Sous le ciel gris, au cours de la matinée du 24 octobre 1927, 29 physiciens se retrouvèrent à l’Institut de physiologie de Bruxelles, sans se douter que 5 jours plus tard ils auraient ébranlé les fondements de la science. 17 d’entre eux étaient, ou seraient, Prix Nobel, dont Paul Dirac, Wolfang Pauli, Marie Curie, Werner Heisenberg, Niels Bhor, Max Planck, Hendrick Lorentz, Erwin Schrödinger, Albert Einstein…
Le but de la rencontre était d’analyser la mécanique quantique, toute jeune science qui, en seulement deux décennies, avait contribué à saper l’édifice théorique sur lequel reposait la physique.
Le premier jour tout le monde parla, sauf Einstein.
Deux versions de la mécanique quantique s’affrontaient. Schrödinger présenta sa version de la nouvelle mécanique ondulatoire, laquelle définissait qu’avant toute mesure, l’atome se trouvait dans deux états superposés : « désintégré » et « non désintégré ». Il n’eut pas le temps d’achever sa présentation que son jeune rival, Heisenberg, bondit sur l’estrade pour effacer ses calculs sur le tableau. Pour lui il ne s’agissait pas seulement de calculer mais de penser de manière quantique : « Il ne faut pas s’arracher les yeux pour voir les particules subatomiques, lança-t-il, mais au contraire de les fermer et d’imaginer ».
Ici s’opposaient deux visions de la science, irréductibles l’une à l’autre : l’une se donnant pour fonction de décrire la réalité, l’autre de l’imaginer.
Puis Heisenberg et Bhor présentèrent leur version – qui finirait par être connue comme « l’interprétation de Copenhague » – selon laquelle la réalité n’existe pas en dehors de l’acte d’observation. Avant la mesure, un électron n’a aucun attribut, il existe d’une manière indéterminée. Seul l’acte de mesure la transforme en « objet réel ». La rupture était brutale : la physique ne devait plus se préoccuper de la réalité, mais seulement de ce que nous sommes en mesure d’en dire : la transition du « possible » au « réel » n’avait lieu que pendant l’acte d’observation ou de mesure.
Il ne s’agissait pas ici d’un défaut dans le modèle, d’une limitation expérimentale ou d’un problème technique. Tout simplement, il n’existait pas de « monde réel » là-dehors que la science pourrait étudier. « Quand nous parlons de la science de notre époque, expliqua Heisenberg, nous parlons de notre relation avec la nature, non comme observateurs objectifs et séparés, mais comme acteurs du jeu entre l’homme et le monde.
Les créateurs de « l’interprétation de Copenhague » conclurent leur exposé par un verdit absolutiste : « Nous considérons que la mécanique quantique est une théorie close, dont les hypothèses physiques et mathématiques ne sont plus susceptibles d’aucune modification. »

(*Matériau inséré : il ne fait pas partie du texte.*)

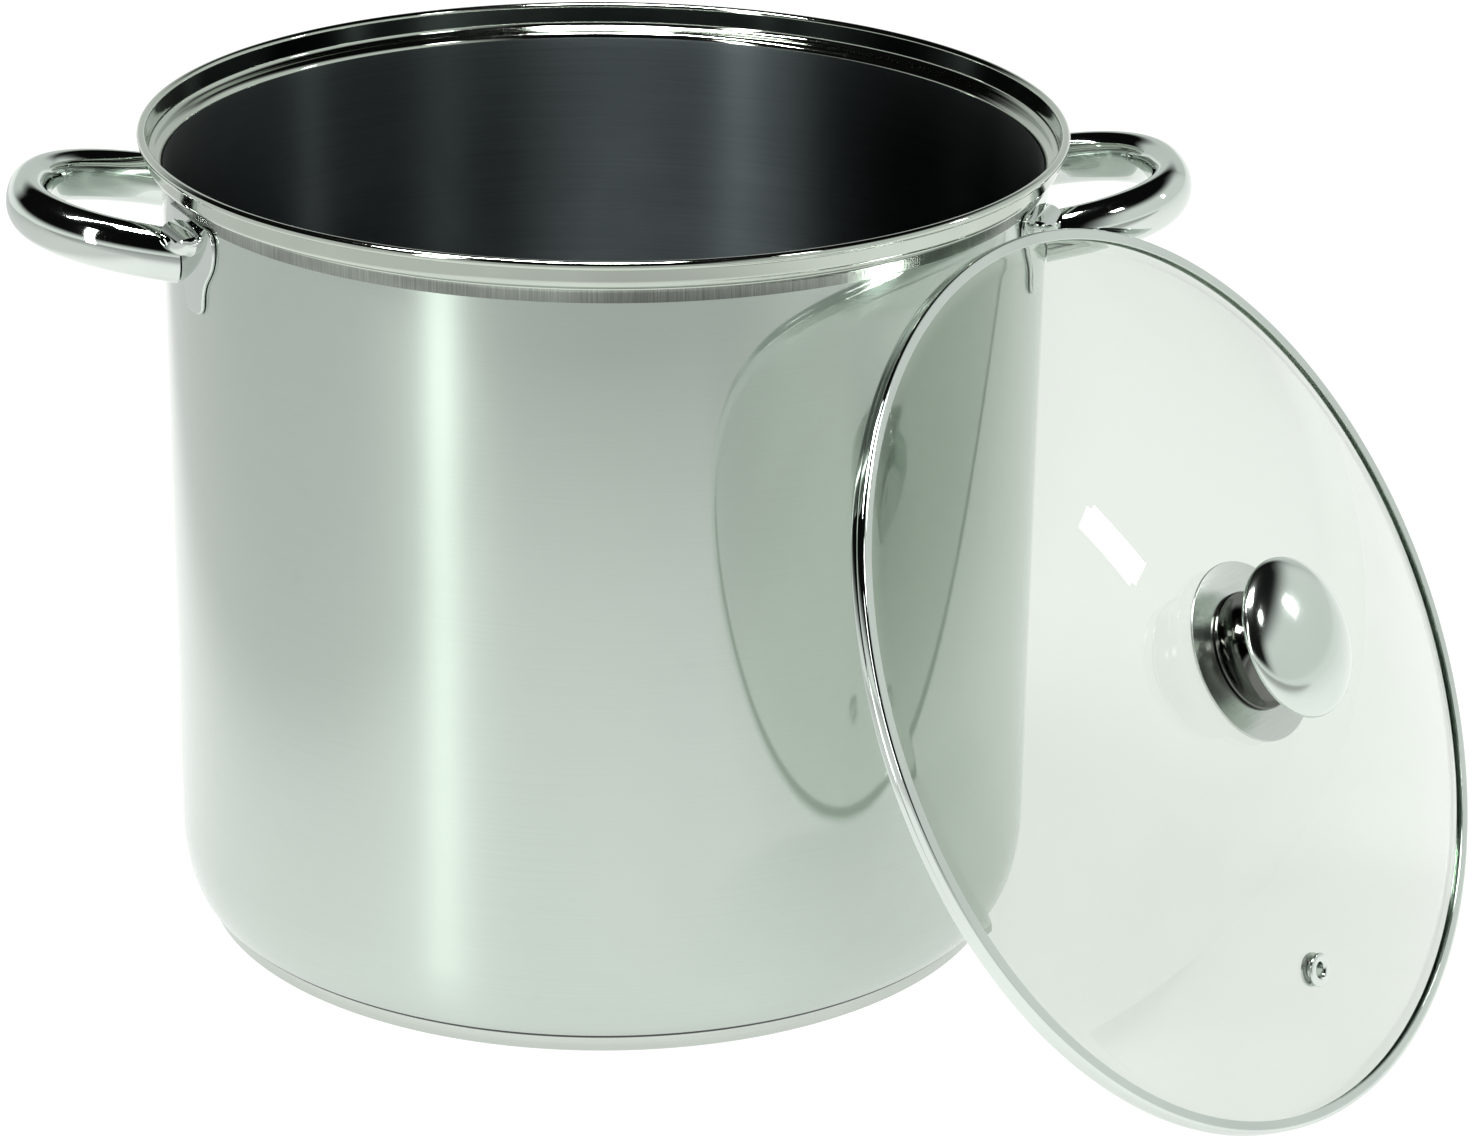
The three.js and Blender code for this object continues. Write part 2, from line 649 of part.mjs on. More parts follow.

Ce fut plus qu’Einstein pouvait en supporter. L’auteur de la formule : « il est plus facile de casser un atome qu’un préjugé », se refusait à penser que les faits du monde puissent obéir à une logique à ce point contraire au sens commun. Il proposa alors une série de situations hypothétiques qui semblaient transgresser le principe d’incertitude de Heisenberg. Chaque matin, au moment du petit déjeuner, il soumettait ses énigmes et, chaque soir, Bohr arrivait avec le problème résolu, jusqu’à ce que, le dernier jour, Einstein se vit contraint de capituler. Il n’avait pu trouver une seule inconsistance dans les raisonnements de Bohr, auquel, de dépit, il lança la phrase demeurée célèbre : Dieu ne joue pas aux dès avec l’univers.*
Il reste désormais à chacun de nous de se déterminer sur la variable Dieu dans l’équation.

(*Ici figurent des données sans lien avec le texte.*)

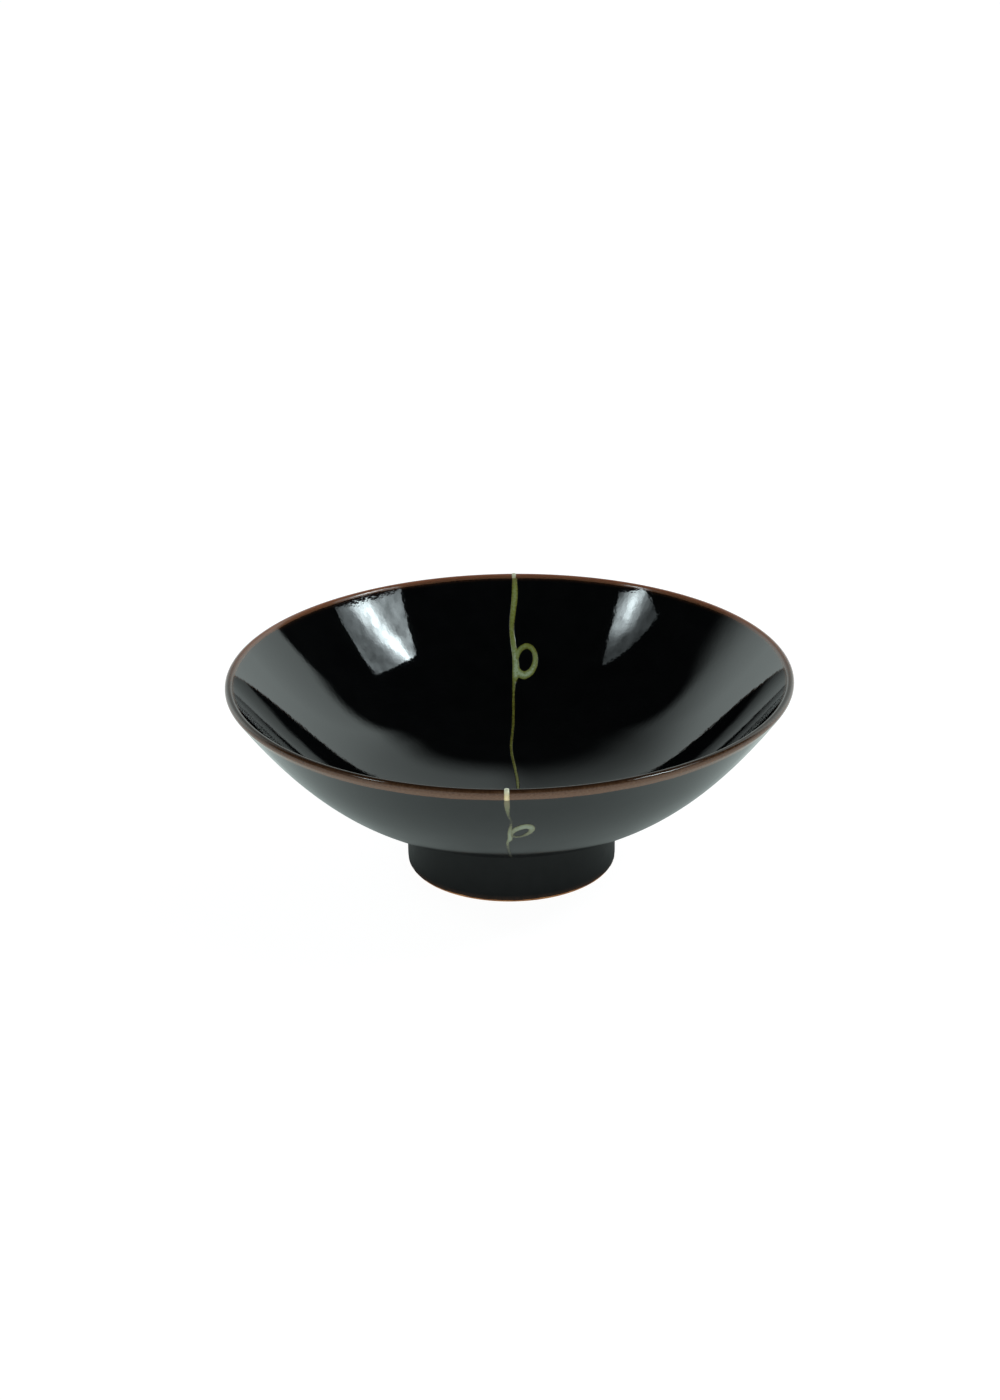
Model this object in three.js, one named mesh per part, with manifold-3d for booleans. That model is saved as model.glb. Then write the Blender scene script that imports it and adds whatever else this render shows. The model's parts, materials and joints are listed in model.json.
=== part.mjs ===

La position d’Einstein est particulièrement claire sur le sujet : « Je crois au Dieu cosmique de Spinoza qui se révèle dans tout ce qui est, mais non en un Dieu qui se préoccuperait du destin et des actes des humains. » Avec ou sans dès. Fin de partie !
* Texte composé à partir du livre Lumières aveugles, de Benjamin Labatut, Le Seuil, dont je recommande la lecture aux personnes intéressées par le sujet.